EXTRACTED INFORMATION

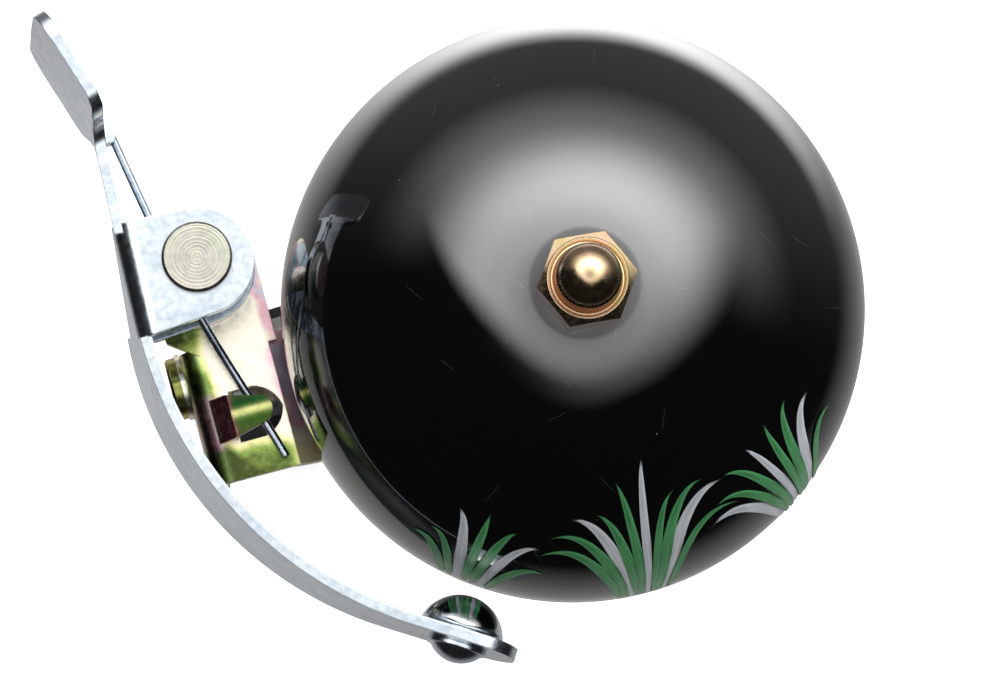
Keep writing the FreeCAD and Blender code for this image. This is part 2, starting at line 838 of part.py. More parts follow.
def ear_outline():
    """Plan of the ears: a round end on the pivot side, straight flanks out to the web."""
    centre = pivot_point() + Vector(dim.ear_shift_x.value, dim.ear_shift_y.value, 0)
    radius = dim.ear_radius.value
    flank = dim.ear_flank.value
    high_angle = dim.ear_high_angle.value
    low_angle = dim.ear_low_angle.value
    high = polar(centre, radius, high_angle, 0)
    low = polar(centre, radius, low_angle, 0)
    front = polar(centre, radius, (high_angle + low_angle - 360) / 2, 0)
    high_far = high - Vector(flank, flank * math.tan(math.radians(high_angle - 90)), 0)
    low_far = low - Vector(flank, flank * math.tan(math.radians(low_angle - 270)), 0)
    sides = Part.makePolygon([low, low_far, high_far, high]).Edges
    return bounded([Part.Arc(high, front, low).toShape()] + sides)


def make_clevis():
    """Channel folded from the sheet: web outside, upper and lower ears round the pivot."""
    turn = FreeCAD.Rotation(Vector(0, 0, 1), dim.web_turn.value)
    near = FreeCAD.Placement(Vector(dim.web_near_x.value, dim.web_near_y.value, 0), turn)
    far = FreeCAD.Placement(Vector(dim.web_far_x.value, dim.web_far_y.value, 0), turn)
    start = clevis_section(near, dim.web_near_flare.value)
    stop = clevis_section(far, dim.web_far_flare.value)
    channel = Part.makeLoft([start, stop], True, True)
    length = (far.Base - near.Base).Length
    web_side = (near.Base.x + far.Base.x) / 2 + dim.fold_radius.value
    folds = [edge for edge in channel.Edges
             if abs(edge.Length - length) < 0.5 and edge.CenterOfMass.x < web_side]
    outer = [edge for edge in folds if on_ear_face(edge)]
    inner = [edge for edge in folds if not on_ear_face(edge)]
    channel = channel.makeFillet(dim.fold_radius.value, outer)
    inner = [edge for edge in channel.Edges if any(same_line(edge, old) for old in inner)]
    channel = channel.makeFillet((dim.fold_radius - dim.lever_sheet).value, inner)
    prism = ear_outline().extrude(Vector(0, 0, dim.lever_high.value + CUT_CLEAR))
    return channel.common(prism)


def on_ear_face(edge):
    """True for an edge in the outer face of the upper or lower ear."""
    z = edge.CenterOfMass.z
    return min(abs(z - dim.lever_low.value), abs(z - dim.lever_high.value)) < 0.01


def same_line(edge, other):
    """True for an edge that is still where the other was before a neighbour was rounded."""
    return (edge.CenterOfMass - other.CenterOfMass).Length < 0.05 and abs(edge.Length - other.Length) < 0.3


def strip_section(foot, head, across):
    """Upright rectangle of sheet from foot to head, thickened along across."""
    step = across * dim.lever_sheet.value
    return wire_of([foot, head, head + step, foot + step])


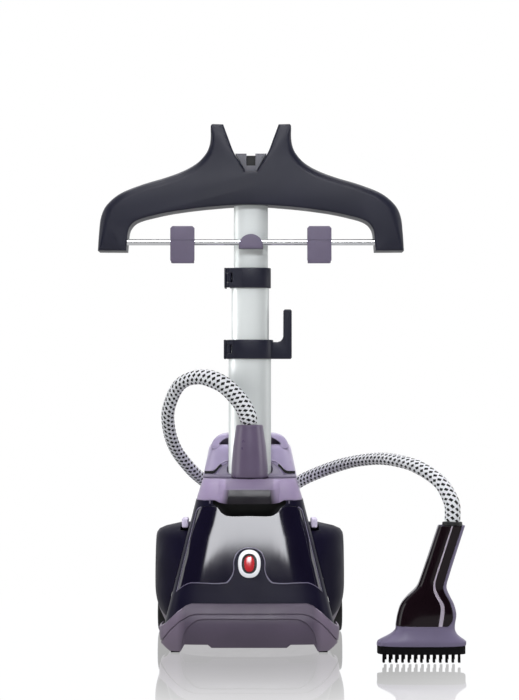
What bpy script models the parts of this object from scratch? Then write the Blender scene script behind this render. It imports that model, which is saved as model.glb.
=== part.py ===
"""A standing garment steamer: wheeled base, telescopic pole, valet hanger and steam handset.

Numbers in the functions are millimetres, measured from the pole's axis at floor level: +X to the
right, +Y to the rear, +Z up. The low-level makers turn them into metres, and one empty carries the
whole object, so that the middle of its footprint lies on the world's origin.
"""

import math

import bmesh
import bpy
from mathutils import Matrix, Vector

MM = 0.001

# Driving dimensions
POLE_AT = (-32.4, 42.0)  # the pole's axis, from the middle of the footprint
GAP = 0.4  # clearance between fixed neighbours
WALL = 2.8  # moulded shells
RING = 24  # points around a moulded section

LOWER_TUBE = (60.0, 34.0, 1.6)  # width, depth, wall of each oval tube
MIDDLE_TUBE = (53.0, 27.0, 1.5)
UPPER_TUBE = (48.0, 20.0, 1.4)
MIDDLE_X = 0.7  # the clamp levers press each inner tube to the right
UPPER_X = 1.6
LOWER_TUBE_Z = (42.0, 419.0)
MIDDLE_TUBE_Z = (60.0, 519.0)
UPPER_TUBE_Z = (80.0, 640.0)
LOWER_CLAMP_Z = (396.0, 421.0)
UPPER_CLAMP_Z = (496.0, 521.0)
LEVER_PIN = (-29.6, -12.5)
LEVER_PIN_RADIUS = 1.6
LUG_RADIUS = 3.6

SLOPE = 0.3125  # how far the front face comes forward for each unit that it drops
TILT = math.atan(SLOPE)
FRONT_TOP = (199.0, -84.0)  # height and Y of the front face's upper edge
SWITCH_Z = 115.7

CUFF_Y = -44.0
CUFF_Z = (228.8, 302.0)
HOSE_DIAMETER = 20.0

HANGER_DEPTH = 44.0
HANGER_WALL = 2.5
HANGER_SEAM = 0.2
ROD_AT = (-14.9, 558.0)  # Y, Z of the trouser rod
ROD_RADIUS = 4.4
CLIP_X = 96.0
CLIP_SIZE = (34.0, 54.0)

WHEEL_RADIUS = 28.0
WHEEL_Y = 90.0
WHEEL_X = (116.0, 133.5)
SEAT_Y = 62.0
TANK_RECESS_Y = 26.0
TRAY_SCREWS = ((-78, 40), (78, 40))

HANDSET_Y = -224.0
HANDSET_TILT = math.radians(18.8)
FERRULE_X = 261.0

# Plan sections of the base body: height, half width, front, back
HULL = (
    (10, 108, -100, 138),
    (16, 116, -105, 144),
    (25, 123, -109, 147),
    (38, 130.5, -112, 149.5),
    (52, 133.7, -112, 150),
    (75, 134.5, -109, 150),
    (115, 134, -95, 150),
    (140, 131.5, -76, 149),
    (152, 127.5, -66, 146),
    (158, 116, -52, 140),
    (165, 97, -36, 134),
)

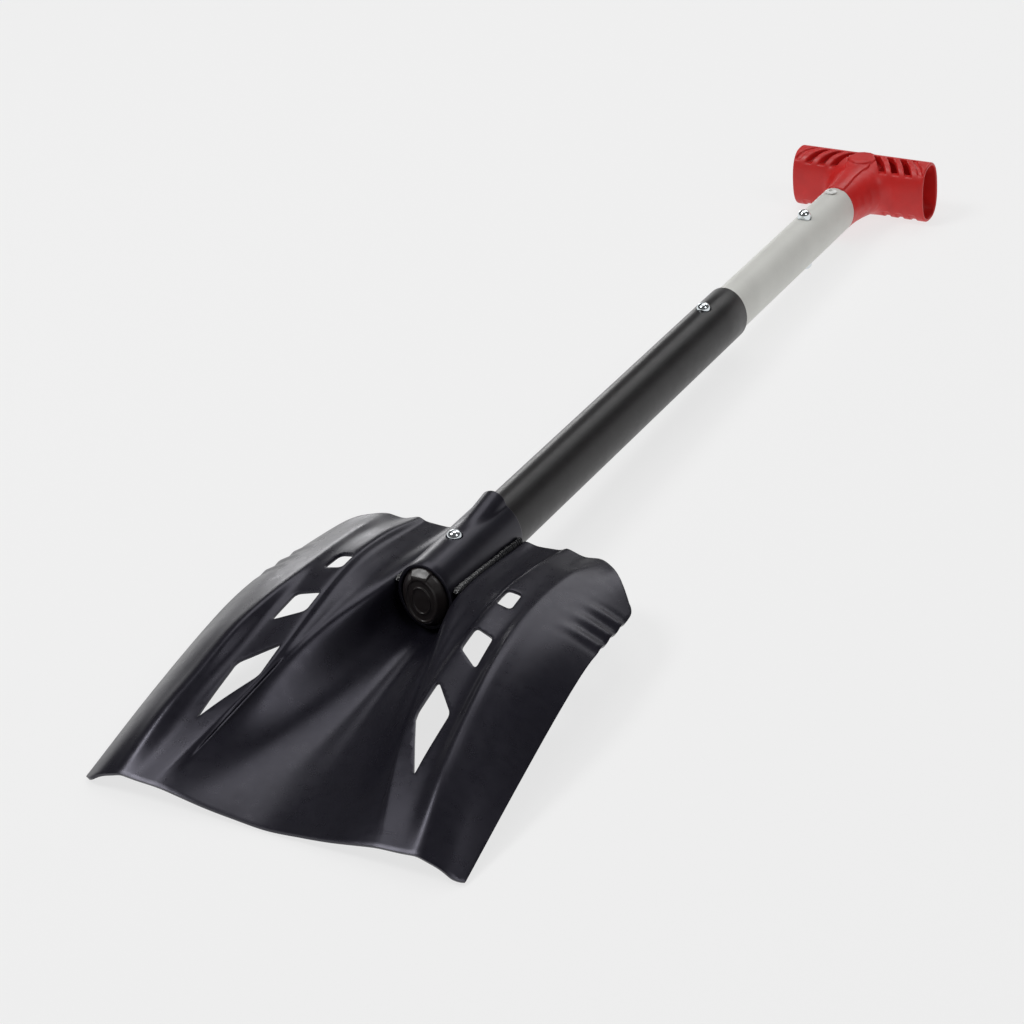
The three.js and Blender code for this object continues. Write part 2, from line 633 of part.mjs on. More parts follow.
// Laid scoop down: tipped until the front corners and the grip stand at one height,
// then centred over its own footprint.
const shovel = new THREE.Group();
shovel.add(blade, lowerShaft, upperShaft);
const bladeBox = new THREE.Box3().setFromObject(blade, true);
const restRise = -GRIP_HALF_HEIGHT - bladeBox.min.z;
shovel.rotation.x = -Math.atan(restRise / (GRIP_Y - bladeBox.min.y));
const footprint = new THREE.Box3().setFromObject(shovel, true);
const middle = footprint.getCenter(new THREE.Vector3());
shovel.position.set(-middle.x, -middle.y, -footprint.min.z);

export default shovel;
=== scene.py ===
import json
import math

import bmesh
import bpy
import numpy as np
from mathutils import Matrix, Vector
from mathutils.geometry import delaunay_2d_cdt


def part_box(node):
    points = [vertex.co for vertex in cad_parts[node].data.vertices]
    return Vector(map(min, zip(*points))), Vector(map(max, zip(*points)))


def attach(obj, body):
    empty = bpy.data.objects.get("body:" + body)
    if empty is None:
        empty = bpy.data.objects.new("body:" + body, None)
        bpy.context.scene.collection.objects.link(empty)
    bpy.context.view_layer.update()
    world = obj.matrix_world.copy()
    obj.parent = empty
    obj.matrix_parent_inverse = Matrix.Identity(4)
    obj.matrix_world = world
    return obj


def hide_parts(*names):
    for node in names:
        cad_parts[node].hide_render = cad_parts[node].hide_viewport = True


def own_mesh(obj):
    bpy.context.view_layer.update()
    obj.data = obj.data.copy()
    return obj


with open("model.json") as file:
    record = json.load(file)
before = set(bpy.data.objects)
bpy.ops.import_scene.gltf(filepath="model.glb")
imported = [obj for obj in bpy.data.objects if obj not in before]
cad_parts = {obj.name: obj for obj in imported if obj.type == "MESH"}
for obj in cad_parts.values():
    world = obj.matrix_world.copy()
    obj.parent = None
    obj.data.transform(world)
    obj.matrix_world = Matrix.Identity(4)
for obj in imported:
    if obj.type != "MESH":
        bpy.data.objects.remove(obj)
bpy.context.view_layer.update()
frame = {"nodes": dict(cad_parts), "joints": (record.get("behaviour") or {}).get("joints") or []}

# Lengths below are millimetres in the shaft frame: x across the blade, y along the shaft
# from the blade's back edge to the grip, z out of the blade's back, shaft axis at z = 0.

MM = 0.001
JOINTS = {joint["name"]: joint for joint in frame["joints"]}


def box_size(node):
    low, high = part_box(node)
    return (high - low) / MM


ALONG = Vector(JOINTS["shaft_telescope"]["axis"]).normalized()
UP = Vector((0, -ALONG.z, ALONG.y))
LOWER_MIDDLE_Y = 120.0
SHAFT_LOW, SHAFT_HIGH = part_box("lower_shaft")
ORIGIN = (SHAFT_LOW + SHAFT_HIGH) / 2 - ALONG * LOWER_MIDDLE_Y * MM
TURN = Matrix(((1, 0, 0), (0, ALONG.y, UP.y), (0, ALONG.z, UP.z)))
TO_ROW = Matrix.Translation(ORIGIN) @ TURN.to_4x4() @ Matrix.Diagonal((MM, MM, MM, 1))

# ---------------------------------------------------------------- sizes

WALL = 1.4
CLEARANCE = 0.4
LOWER = (box_size("lower_shaft").x / 2, 18.7)
UPPER = (LOWER[0] - WALL - CLEARANCE, LOWER[1] - WALL - CLEARANCE)
SOCKET_WALL = 2.0
SOCKET = (LOWER[0] + CLEARANCE + SOCKET_WALL, LOWER[1] + CLEARANCE + SOCKET_WALL)
SOCKET_ENDS = (-77.5, 4.6)
LOWER_ENDS = (-76.0, 316.0)
UPPER_ENDS = (262.0, 495.5)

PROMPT
Starting at the first line of the material above, reproduce each line exactly up to and including the line with "return bounded([Part.Arc(high, front, low).toShape()]".

ANSWER TO THIS TASK
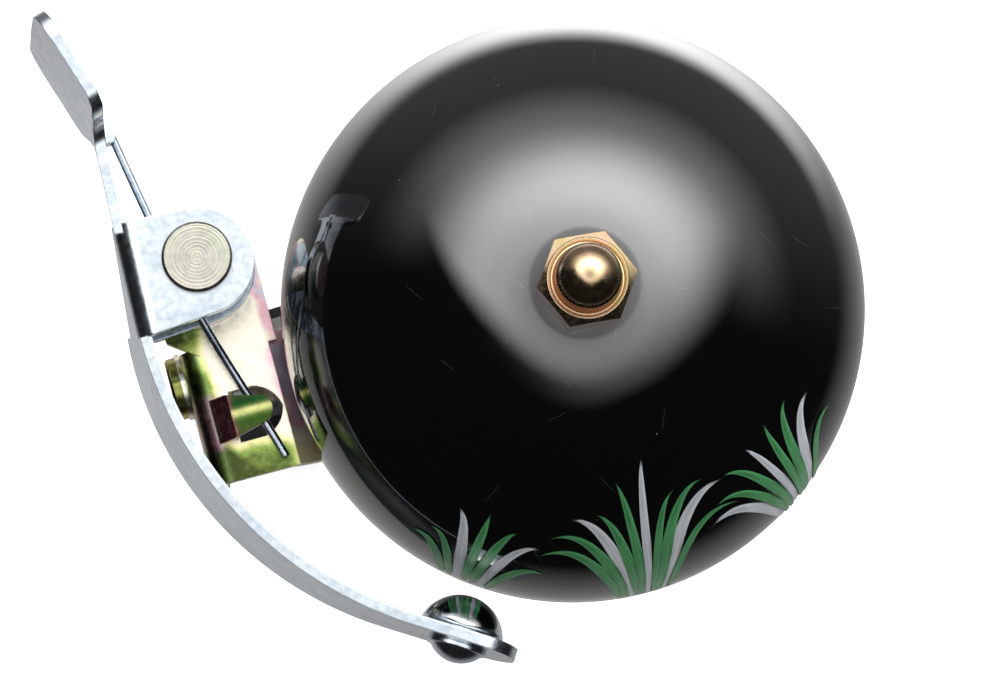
Keep writing the FreeCAD and Blender code for this image. This is part 2, starting at line 838 of part.py. More parts follow.
def ear_outline():
    """Plan of the ears: a round end on the pivot side, straight flanks out to the web."""
    centre = pivot_point() + Vector(dim.ear_shift_x.value, dim.ear_shift_y.value, 0)
    radius = dim.ear_radius.value
    flank = dim.ear_flank.value
    high_angle = dim.ear_high_angle.value
    low_angle = dim.ear_low_angle.value
    high = polar(centre, radius, high_angle, 0)
    low = polar(centre, radius, low_angle, 0)
    front = polar(centre, radius, (high_angle + low_angle - 360) / 2, 0)
    high_far = high - Vector(flank, flank * math.tan(math.radians(high_angle - 90)), 0)
    low_far = low - Vector(flank, flank * math.tan(math.radians(low_angle - 270)), 0)
    sides = Part.makePolygon([low, low_far, high_far, high]).Edges
    return bounded([Part.Arc(high, front, low).toShape()] + sides)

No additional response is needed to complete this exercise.